Nella lettera di Lord Chandos (1902) Hofmannsthal evoca l’amore di Crasso per una murena addomesticata, “un pesce ottuso, muto, con l’occhio rosso”. A chi gli rinfacciava di aver pianto per la sua morte, Crasso replicava: “Ho fatto per la morte del mio pesce quel che tu non hai fatto per la morte della tua prima né della tua seconda moglie”. In Leda senza cigno (1916) di D’Annunzio, il protagonista, Moriar, scopre la deliziosa amante soccombere all’affettuoso assalto di una muta di levrieri: “oh questo!” mormora dolcemente la donna mentre riceve le leccate di un superbo esemplare. “Il lungo muso le era contro la gota … le dita nude si insinuavano nel bel manto come nella piuma molle che è sotto l’ala”. Nel 1933, la Gatta di Colette ha la meglio sulla giovane Camille. La donna si rende conto che il marito ritorna ossessivamente dai genitori solo per rivedere la sua gatta. Ingelosita, getta la rivale dalla finestra ma il felino sopravvive e il marito indignato lascia la moglie. La gatta non è un semplice animale, è l’infanzia inconsolabilmente perduta, è la casa, la madre comprensiva e discreta; ma è anche, nello stesso tempo, il simbolo lievemente inquietante dell’impossibilità di essere normali.
Ma il senso reale del romanzo, in un crescendo culminante, viene fuori solo nella scena finale, in cui i due personaggi maschili vengono sconfitti: Adam non riuscirà a spiegare scientificamente le doti intellettive del mammifero che ha di fronte, dimostrando così i limiti della scienza e della ragione stessa; Erasmus non riuscirà a portare a termine la sua salvifica missione.
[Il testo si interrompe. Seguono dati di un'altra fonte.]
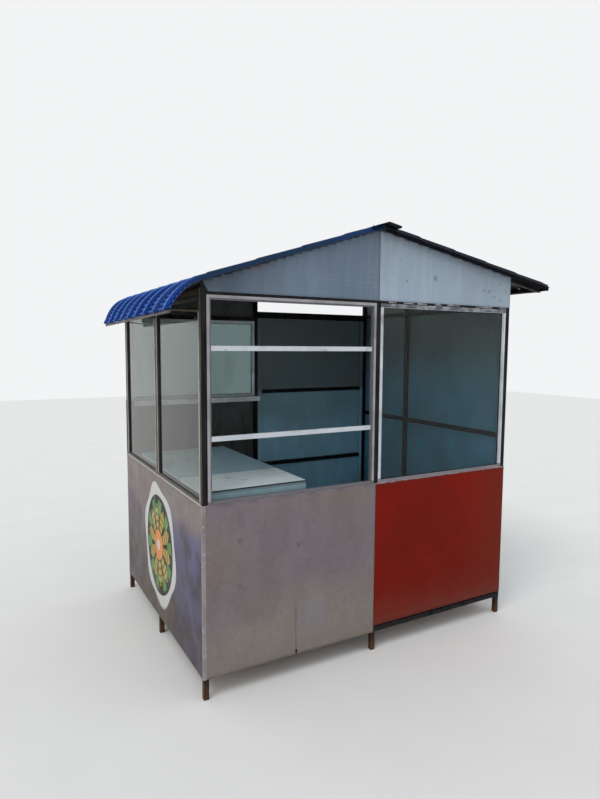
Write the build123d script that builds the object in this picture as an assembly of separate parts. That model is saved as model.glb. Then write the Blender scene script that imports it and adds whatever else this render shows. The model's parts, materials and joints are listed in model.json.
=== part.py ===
# Street kiosk of folded steel sheet on a welded frame of square tube.
# Millimetres. X runs along the front, Y from the front to the back, Z up from the ground.
# Sizes are measured from the front left corner of the walls at ground level, and save()
# moves every piece so that the origin is on the ground under the middle of the roof.

import os
from math import atan2, cos, degrees, radians, sin

from build123d import *

# Body
WIDTH = 1829.0
DEPTH = 1400.0
SHEET = 1.5
TUBE = 25.0
TUBE_WALL = 2.0
SEAM = 2.0

# Heights above the ground
PANEL_LOW = 95.0
RED_PANEL_LOW = 128.0
SILL_TOP = 876.0
HEAD_LOW = 1772.0
GABLE_SHOW = 12.0
WALL_RAIL_LOW = 1040.0
BACK_WINDOW_DROP = 42.0
BACK_WINDOW_HEIGHT = 515.0

# Centre lines of the posts between the corners
FRONT_MIDDLE_X = 915.0
BACK_MIDDLE_X = 890.0
LEFT_MIDDLE_Y = 706.0
RIGHT_MIDDLE_Y = 875.0

# Roof: the underside runs from the left eave up to the apex and down to the right wall,
# both heights measured up from the left eave
EAVE_GAP = 0.7
APEX_RISE = 299.0
RIGHT_WALL_RISE = 130.0
RIGHT_EAVE = 270.0
EAVE_LIP = 15.0
ROOF_OVERHANG = 50.0
PURLIN_LEFT_X = 455.0
PURLIN_RIGHT_X = 1370.0

# Roof sheet section
ROOF_SHEET = 1.5
RIB_PITCH = 180.0
RIB_FIRST = 30.0
RIB_BASE = 46.0
RIB_SHOULDER = 22.0
RIB_HEIGHT = 22.0
RIB_CROWN = 4.0

# Awning: the left sheet bends down past the left wall
AWNING_RADIUS = 236.0
AWNING_TURN = 47.0
AWNING_SEAT = 0.3

# Ridge cap and gable sheet ends
RIDGE_GAP = 4.0
CAP_WING = 78.0
CAP_OVERHANG = 22.0
CAP_SHEET = 1.2
CAP_CLEARANCE = 0.3
GABLE_TOE = 34.0
GABLE_HEEL = 11.0

# Flat bar of the awning brackets and the right edge
BAR = 5.0
BAR_WIDTH = 20.0
BRACKET_FOOT = 97.0
EDGE_BAR = 3.0
EDGE_BAR_HEIGHT = 18.0

# Windows
FRAME_FACE = 20.0
FRAME_SILL = 12.0
BEAD_FACE = 7.0
BEAD_STEP = 4.0
GLAZING_DEPTH = 8.0
GLASS = 4.0
FIT = 0.5
SERVING_BAR = 22.0
SERVING_BAR_DEPTH = 12.0
SERVING_BAR_RISE = 273.0
SERVING_BAR_DROP = 235.0

# Folded trim and ledge
TRIM = 1.0
TRIM_LEG = 14.0
LEDGE_DEPTH = 90.0
LEDGE_LIP = 30.0

# Floor
DECK = 12.0
JOIST_COUNT = 3

# Worktop
WORKTOP = 18.0
WORKTOP_RISE = 44.0
WORKTOP_RIGHT = 545.0
WORKTOP_NEAR = 62.0
WORKTOP_FAR = 1130.0
APRON_HEIGHT = 242.0

# Door
DOOR_GAP = 6.0
DOOR_RAIL_LOWS = (708.0, 1228.0)

# Hinges and handle
HINGE_LOWS = (360.0, 1480.0)
HINGE_RADIUS = 6.0
HINGE_LENGTH = 40.0
HINGE_STANDOFF = 8.0
HINGE_TAB = 6.0
PIN_RADIUS = 3.5
PIN_CLEARANCE = 0.3
HANDLE_RADIUS = 5.0
HANDLE_GRIP = 140.0
HANDLE_REACH = 45.0
HANDLE_BEND = 14.0
HANDLE_LOW = 1000.0
HANDLE_INSET = 45.0

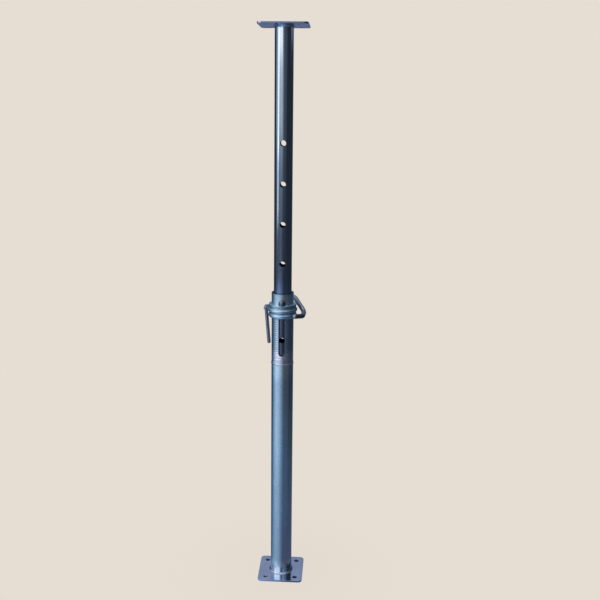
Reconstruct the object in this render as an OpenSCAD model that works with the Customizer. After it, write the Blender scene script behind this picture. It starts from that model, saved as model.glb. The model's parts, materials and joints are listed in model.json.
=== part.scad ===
// Adjustable steel prop: an outer tube on a base plate, with a threaded sleeve, a collar nut with
// a hanging handle, and an inner tube held at its hole by a bent pin that rests on the nut.

/* [Plates] */
// Side of the square base plate and top plate
plate_w = 127; // [110:1:160]
// Thickness of both plates
plate_t = 5; // [4:0.5:10]
// Corner radius of both plates
plate_corner_r = 11; // [4:1:18]
// Distance of each bolt hole's centre from the plate's two nearest edges
plate_hole_edge = 21; // [14:0.5:24]
// Diameter of the bolt holes of both plates
plate_hole_d = 13; // [8:1:18]
// Leg of the fillet welds between tubes and plates
weld_leg = 4; // [3:0.5:7]

/* [Inner tube] */
// Outside diameter of the inner tube
inner_d = 48.3; // [40:0.1:60.3]
// Wall of the inner tube
inner_wall = 3.2; // [2:0.1:4]
// Height of the inner tube above the pinned hole
inner_rise = 707.5; // [500:0.5:900]
// Distance from one pin hole to the next
hole_pitch = 105; // [84:1:130]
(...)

Questa scimmia-uomo non è qualcosa che precede l’uomo, semmai “viene dopo di noi”, è quello che saremo. Sua missione è cambiare la mentalità corrente, lo stile di vita occidentale, il mercantile rapporto uomo-natura, al fine di salvare l’uomo da un destino distruttivo fondato sulla pretesa dell’assoluta superiorità scientifica che ha già rivelato i suoi limiti dal momento in cui Erasmus è piombato nel nostro mondo. Ma l’uomo unico detentore del verbo e dominatore incontrastato di tutte le sue forme viventi, dinanzi alla paura del diverso, non può fare altro che urlare e barricarsi in casa, costringendo gli umanoidi a ritornare nella loro terra d’origine ad aspettare il momento in cui l’essere umano diventi adulto.
Con questo romanzo Peter Hoeg coglie appieno quel lato della psiche umana che preferisce guardarsi in forma animale. Può bastare un artiglio a certificare la bestia che è in noi. Gli animali diventano, così, terreni rischiosi e affascinanti incarnazioni di una selvaticità che nascondiamo dentro di noi e con cui di tanto in tanto scendiamo a patti.